## SUPPLIED INFORMATION
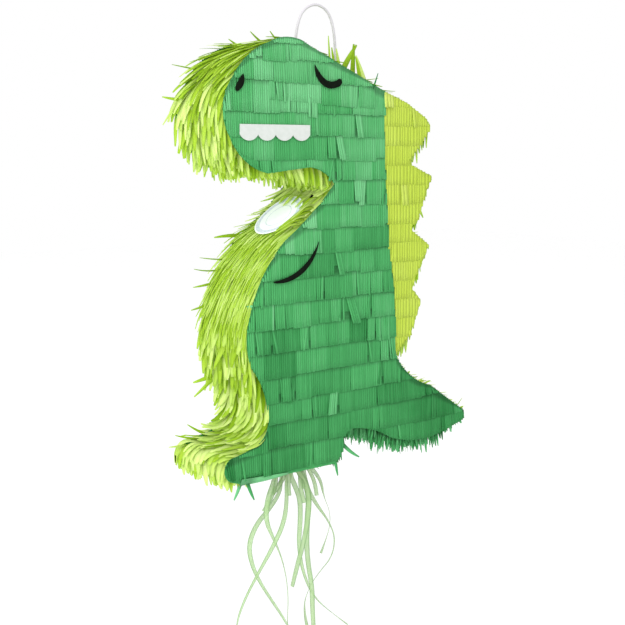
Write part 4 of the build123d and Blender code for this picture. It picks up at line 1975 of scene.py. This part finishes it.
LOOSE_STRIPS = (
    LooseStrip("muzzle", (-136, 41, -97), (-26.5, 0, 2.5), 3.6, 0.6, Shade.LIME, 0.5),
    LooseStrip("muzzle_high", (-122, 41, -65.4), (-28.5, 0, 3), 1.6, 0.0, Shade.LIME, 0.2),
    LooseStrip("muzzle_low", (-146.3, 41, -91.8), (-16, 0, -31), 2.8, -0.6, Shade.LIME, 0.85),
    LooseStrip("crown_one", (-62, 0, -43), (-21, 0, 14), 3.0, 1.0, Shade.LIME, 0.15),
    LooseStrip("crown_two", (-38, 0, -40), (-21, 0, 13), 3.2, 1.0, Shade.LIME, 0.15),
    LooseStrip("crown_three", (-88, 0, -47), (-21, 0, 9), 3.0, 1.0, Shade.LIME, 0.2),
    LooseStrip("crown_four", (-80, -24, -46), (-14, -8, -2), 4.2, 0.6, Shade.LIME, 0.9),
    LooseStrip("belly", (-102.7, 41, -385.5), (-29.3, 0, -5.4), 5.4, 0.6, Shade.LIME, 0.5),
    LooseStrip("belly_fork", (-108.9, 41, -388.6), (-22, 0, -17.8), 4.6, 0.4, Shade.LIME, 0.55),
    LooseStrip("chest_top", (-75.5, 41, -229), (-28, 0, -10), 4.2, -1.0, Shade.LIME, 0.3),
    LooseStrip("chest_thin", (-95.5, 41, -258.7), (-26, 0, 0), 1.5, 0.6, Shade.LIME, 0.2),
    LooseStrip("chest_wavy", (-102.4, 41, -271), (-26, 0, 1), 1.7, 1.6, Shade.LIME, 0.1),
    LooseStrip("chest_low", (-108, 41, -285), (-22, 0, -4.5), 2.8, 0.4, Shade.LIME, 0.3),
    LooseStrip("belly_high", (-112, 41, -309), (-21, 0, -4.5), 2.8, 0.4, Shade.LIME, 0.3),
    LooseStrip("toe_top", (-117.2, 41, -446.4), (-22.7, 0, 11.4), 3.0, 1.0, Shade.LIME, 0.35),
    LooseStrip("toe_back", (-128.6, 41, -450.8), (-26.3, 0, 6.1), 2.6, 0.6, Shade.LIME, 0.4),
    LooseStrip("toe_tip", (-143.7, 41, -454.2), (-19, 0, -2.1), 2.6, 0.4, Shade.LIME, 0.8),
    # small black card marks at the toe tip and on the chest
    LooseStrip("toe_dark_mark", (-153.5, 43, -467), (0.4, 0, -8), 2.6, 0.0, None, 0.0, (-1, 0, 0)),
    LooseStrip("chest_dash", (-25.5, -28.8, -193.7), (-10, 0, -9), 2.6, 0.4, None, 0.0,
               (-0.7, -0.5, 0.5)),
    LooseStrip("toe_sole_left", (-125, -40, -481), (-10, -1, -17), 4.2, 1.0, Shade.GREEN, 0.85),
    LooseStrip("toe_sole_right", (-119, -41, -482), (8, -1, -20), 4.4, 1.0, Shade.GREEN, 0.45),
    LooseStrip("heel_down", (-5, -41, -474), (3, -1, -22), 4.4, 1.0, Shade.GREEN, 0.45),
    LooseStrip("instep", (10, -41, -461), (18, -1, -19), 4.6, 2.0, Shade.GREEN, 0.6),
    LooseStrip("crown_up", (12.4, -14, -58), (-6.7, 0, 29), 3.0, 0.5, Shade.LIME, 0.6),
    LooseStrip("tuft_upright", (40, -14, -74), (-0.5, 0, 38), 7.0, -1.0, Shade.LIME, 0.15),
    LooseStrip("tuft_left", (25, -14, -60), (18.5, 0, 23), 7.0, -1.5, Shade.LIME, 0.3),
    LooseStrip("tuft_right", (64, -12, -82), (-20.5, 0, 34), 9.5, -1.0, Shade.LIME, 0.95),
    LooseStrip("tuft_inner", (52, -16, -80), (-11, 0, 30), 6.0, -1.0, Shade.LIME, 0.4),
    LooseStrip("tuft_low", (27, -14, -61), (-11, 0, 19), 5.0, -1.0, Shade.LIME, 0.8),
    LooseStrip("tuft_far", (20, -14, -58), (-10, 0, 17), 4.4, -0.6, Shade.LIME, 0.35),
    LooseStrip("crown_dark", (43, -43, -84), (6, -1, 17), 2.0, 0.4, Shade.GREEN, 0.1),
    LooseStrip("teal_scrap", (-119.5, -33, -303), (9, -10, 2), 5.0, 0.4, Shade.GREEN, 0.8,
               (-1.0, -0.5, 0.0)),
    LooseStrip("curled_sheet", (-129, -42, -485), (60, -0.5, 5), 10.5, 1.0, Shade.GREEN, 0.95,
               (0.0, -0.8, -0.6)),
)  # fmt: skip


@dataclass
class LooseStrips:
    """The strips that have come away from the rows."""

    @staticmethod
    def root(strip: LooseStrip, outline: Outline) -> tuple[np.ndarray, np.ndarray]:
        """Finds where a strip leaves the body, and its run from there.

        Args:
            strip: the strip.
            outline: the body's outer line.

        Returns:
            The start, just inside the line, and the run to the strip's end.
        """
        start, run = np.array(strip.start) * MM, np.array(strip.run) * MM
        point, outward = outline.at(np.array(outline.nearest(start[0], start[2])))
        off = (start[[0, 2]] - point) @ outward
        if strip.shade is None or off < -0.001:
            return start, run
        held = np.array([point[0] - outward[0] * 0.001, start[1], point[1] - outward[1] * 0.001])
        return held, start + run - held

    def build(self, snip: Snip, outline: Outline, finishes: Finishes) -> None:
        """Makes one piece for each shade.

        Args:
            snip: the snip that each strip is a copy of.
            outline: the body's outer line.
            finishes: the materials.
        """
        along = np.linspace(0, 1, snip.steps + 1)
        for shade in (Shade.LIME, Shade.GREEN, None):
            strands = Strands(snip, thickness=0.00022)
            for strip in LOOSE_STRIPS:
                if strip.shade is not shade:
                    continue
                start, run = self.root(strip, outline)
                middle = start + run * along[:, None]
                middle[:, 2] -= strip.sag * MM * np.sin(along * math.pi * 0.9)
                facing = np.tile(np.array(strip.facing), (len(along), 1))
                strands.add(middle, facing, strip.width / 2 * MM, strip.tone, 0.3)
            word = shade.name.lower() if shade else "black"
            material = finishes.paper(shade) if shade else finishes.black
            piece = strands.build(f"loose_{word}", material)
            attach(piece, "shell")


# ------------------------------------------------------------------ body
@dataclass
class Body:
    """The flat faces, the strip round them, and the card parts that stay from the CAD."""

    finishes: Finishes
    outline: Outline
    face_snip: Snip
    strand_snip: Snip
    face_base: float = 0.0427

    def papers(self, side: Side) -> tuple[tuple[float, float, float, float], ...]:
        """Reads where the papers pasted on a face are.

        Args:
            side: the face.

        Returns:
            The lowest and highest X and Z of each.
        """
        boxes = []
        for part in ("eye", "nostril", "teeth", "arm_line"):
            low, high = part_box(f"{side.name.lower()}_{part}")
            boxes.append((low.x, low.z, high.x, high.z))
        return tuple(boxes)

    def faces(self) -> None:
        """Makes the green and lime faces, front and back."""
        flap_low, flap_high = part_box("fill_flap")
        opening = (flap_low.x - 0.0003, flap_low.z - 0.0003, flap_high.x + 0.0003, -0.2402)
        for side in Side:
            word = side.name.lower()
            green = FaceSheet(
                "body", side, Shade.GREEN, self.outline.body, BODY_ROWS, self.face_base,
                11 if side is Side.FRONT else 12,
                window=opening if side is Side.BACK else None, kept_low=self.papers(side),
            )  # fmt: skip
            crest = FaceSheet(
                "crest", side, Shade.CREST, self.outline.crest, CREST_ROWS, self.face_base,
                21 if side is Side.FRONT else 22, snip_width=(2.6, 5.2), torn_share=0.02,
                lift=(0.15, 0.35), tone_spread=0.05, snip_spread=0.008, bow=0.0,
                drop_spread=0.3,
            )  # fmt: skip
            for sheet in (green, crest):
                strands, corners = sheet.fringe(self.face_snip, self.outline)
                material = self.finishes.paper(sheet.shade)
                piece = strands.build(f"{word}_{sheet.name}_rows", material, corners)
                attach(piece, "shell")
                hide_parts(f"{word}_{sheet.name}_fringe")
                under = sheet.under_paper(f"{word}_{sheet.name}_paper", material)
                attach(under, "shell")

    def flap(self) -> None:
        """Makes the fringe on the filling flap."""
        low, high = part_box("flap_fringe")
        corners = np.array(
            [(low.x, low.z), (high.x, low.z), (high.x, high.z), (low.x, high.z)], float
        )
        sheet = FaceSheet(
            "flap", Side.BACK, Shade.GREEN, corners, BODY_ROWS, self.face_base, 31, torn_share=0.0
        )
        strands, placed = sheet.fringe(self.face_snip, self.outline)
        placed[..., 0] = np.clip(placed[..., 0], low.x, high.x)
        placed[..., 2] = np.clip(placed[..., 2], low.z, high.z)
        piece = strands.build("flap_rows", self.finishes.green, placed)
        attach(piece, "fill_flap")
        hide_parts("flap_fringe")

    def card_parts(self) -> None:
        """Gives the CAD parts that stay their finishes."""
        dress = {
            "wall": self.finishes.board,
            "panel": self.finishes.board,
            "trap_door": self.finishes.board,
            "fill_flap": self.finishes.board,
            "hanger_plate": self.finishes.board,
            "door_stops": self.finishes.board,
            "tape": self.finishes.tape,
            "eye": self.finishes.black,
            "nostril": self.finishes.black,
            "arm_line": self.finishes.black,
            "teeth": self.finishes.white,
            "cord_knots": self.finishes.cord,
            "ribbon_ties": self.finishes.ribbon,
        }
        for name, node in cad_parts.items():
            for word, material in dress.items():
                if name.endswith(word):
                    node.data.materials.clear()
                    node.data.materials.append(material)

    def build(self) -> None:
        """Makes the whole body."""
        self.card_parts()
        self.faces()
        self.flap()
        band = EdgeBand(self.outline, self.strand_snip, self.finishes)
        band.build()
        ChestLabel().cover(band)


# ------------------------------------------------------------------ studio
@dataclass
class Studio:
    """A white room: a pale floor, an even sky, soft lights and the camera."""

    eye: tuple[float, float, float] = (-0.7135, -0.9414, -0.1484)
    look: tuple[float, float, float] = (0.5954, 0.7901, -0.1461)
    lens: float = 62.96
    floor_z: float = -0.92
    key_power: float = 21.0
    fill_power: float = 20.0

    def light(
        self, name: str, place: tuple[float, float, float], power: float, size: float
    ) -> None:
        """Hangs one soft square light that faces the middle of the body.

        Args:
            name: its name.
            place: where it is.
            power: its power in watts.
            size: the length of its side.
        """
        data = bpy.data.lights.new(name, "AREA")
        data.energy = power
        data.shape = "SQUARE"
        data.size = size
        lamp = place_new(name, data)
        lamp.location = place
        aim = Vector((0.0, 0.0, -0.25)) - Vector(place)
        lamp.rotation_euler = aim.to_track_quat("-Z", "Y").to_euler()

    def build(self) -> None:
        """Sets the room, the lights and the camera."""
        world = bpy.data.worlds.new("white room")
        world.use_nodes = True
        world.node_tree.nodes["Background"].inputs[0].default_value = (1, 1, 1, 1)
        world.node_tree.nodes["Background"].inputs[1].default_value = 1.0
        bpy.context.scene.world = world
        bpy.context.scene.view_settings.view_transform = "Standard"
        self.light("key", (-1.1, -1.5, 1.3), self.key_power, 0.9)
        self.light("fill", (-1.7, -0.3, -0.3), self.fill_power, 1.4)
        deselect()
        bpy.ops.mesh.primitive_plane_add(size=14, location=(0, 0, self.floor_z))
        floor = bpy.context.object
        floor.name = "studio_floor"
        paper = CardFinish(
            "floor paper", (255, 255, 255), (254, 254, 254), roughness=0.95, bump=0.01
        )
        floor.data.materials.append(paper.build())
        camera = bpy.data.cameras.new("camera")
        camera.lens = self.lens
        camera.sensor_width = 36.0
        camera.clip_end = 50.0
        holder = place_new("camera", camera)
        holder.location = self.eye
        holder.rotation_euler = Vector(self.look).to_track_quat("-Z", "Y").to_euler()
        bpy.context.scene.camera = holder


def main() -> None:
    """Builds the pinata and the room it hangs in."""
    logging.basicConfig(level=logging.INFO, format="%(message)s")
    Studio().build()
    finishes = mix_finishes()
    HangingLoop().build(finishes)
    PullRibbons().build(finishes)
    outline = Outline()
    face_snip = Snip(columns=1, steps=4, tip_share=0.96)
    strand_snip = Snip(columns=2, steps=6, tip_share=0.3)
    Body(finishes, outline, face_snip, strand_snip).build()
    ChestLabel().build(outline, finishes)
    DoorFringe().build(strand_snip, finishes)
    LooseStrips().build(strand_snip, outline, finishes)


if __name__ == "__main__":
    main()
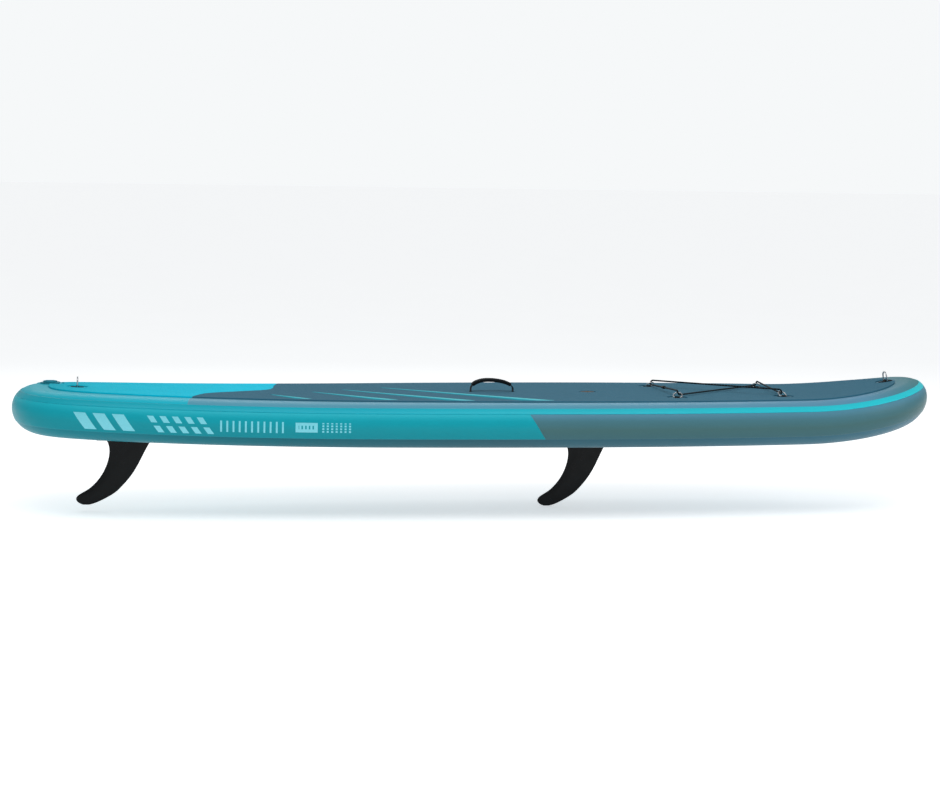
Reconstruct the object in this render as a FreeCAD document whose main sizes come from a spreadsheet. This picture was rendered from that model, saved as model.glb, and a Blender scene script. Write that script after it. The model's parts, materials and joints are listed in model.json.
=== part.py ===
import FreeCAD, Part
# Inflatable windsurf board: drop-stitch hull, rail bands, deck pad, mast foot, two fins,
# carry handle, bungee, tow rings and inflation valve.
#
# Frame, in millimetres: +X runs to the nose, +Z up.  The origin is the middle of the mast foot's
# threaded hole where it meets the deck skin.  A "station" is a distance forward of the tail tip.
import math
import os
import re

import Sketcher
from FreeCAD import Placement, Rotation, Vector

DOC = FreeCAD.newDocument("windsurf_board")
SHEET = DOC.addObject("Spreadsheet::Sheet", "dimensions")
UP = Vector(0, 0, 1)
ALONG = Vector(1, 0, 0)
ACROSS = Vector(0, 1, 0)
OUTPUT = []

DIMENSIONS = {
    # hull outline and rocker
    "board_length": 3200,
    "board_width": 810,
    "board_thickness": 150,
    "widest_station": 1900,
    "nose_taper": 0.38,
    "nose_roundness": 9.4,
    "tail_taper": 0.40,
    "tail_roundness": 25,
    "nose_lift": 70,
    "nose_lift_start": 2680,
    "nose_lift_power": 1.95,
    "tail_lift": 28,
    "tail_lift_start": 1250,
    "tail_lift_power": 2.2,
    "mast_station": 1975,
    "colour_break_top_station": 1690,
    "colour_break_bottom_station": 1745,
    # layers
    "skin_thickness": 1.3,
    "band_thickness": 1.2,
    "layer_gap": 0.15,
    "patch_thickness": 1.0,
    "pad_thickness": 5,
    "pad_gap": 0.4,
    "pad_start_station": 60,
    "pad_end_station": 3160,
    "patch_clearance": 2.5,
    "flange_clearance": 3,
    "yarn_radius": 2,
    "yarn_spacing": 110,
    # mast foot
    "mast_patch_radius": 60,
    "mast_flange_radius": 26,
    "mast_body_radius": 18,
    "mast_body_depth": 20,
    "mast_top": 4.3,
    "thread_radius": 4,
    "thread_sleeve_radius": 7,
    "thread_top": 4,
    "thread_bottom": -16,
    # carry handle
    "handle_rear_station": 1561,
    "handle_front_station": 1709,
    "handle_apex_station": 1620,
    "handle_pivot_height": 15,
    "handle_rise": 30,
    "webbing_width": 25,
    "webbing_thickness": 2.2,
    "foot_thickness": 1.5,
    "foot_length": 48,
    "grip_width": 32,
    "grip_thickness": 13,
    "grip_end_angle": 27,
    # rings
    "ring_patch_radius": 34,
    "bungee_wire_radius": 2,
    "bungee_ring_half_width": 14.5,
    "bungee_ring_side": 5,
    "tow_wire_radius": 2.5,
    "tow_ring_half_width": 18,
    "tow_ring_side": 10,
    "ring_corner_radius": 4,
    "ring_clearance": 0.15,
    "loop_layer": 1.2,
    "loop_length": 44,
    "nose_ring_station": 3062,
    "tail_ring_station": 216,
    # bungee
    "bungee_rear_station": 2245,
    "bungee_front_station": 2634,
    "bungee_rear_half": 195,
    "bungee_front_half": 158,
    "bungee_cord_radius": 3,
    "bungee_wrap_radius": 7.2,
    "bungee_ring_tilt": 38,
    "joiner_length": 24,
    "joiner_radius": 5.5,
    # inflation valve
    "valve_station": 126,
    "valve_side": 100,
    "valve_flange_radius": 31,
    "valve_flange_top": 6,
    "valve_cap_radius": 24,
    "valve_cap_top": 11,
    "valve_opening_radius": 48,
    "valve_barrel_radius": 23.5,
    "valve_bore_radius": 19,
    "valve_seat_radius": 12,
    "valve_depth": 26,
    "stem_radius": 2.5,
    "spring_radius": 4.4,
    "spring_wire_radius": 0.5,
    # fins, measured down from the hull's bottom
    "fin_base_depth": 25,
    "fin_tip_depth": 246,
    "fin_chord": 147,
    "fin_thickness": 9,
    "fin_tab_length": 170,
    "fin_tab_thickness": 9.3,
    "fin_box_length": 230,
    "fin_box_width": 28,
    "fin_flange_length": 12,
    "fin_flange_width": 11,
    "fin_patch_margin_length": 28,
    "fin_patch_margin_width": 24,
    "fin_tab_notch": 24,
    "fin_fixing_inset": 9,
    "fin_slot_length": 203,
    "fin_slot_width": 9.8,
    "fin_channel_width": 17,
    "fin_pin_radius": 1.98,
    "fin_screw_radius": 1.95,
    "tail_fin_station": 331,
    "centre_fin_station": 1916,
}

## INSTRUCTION
Find the word "under" in the data and show each line that holds it.

## RESPONSE
                under = sheet.under_paper(f"{word}_{sheet.name}_paper", material)
                attach(under, "shell")